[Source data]
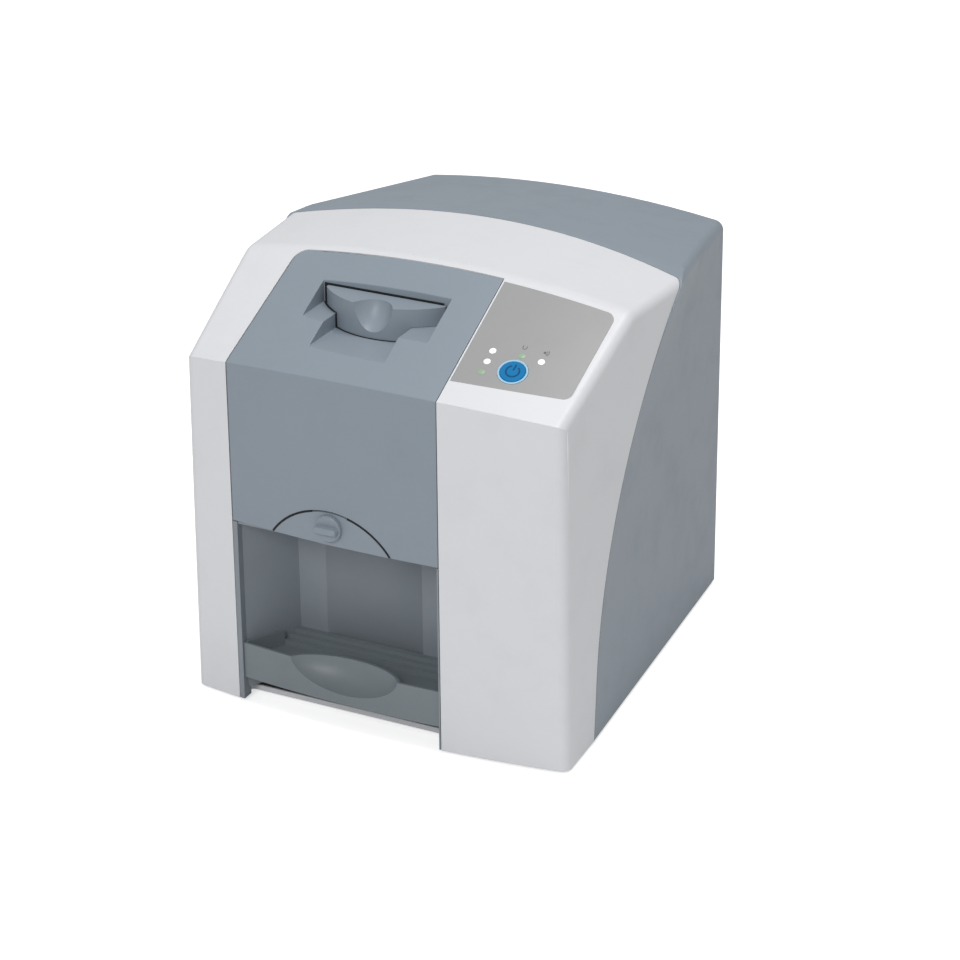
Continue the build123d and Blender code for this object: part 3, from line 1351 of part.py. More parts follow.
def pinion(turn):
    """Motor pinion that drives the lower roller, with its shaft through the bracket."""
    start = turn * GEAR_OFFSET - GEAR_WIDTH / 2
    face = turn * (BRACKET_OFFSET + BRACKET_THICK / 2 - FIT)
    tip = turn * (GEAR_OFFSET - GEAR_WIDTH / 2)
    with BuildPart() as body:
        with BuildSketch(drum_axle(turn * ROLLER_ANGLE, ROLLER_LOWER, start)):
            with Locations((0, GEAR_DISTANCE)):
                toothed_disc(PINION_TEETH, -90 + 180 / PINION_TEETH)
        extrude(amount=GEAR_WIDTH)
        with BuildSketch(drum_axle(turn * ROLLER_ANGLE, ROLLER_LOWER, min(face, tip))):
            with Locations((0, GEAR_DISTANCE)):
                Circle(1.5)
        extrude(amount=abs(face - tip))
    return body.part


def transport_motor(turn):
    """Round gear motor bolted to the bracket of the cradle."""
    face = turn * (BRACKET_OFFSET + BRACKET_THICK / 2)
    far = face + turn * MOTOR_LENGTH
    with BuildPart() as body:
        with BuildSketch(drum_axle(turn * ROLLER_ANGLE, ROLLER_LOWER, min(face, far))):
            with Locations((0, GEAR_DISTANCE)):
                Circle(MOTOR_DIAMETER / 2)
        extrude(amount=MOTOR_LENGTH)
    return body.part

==

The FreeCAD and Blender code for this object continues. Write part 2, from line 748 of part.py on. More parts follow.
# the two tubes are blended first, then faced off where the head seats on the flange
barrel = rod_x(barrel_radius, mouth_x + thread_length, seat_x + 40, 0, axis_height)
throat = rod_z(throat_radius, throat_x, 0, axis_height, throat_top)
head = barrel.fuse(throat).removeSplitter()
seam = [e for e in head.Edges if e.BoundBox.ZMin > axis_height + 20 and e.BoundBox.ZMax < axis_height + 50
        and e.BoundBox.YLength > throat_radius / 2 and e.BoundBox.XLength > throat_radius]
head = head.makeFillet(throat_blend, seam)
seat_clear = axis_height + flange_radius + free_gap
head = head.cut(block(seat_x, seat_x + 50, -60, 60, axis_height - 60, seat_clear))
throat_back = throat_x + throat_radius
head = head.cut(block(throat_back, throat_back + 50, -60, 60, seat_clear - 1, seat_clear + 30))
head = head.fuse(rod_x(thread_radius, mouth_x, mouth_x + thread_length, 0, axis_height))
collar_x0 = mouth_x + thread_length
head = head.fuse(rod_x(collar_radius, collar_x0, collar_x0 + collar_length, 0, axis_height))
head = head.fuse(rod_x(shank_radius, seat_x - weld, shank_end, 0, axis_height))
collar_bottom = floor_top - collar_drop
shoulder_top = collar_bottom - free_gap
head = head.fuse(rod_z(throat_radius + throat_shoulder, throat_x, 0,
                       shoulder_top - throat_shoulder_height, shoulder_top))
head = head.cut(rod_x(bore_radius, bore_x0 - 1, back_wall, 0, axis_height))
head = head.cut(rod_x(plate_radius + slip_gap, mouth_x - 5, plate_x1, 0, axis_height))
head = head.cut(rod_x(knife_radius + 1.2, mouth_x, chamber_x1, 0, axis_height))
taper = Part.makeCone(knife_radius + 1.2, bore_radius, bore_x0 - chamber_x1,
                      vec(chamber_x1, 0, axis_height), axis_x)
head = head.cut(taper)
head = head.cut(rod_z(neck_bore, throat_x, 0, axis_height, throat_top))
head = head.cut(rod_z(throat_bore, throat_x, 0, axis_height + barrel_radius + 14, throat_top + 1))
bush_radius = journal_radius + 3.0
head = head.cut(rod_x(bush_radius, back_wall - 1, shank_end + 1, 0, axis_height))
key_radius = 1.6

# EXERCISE
Only a number is wanted: how many lines of the data above contain "code"?

# FINISHED ANSWER
2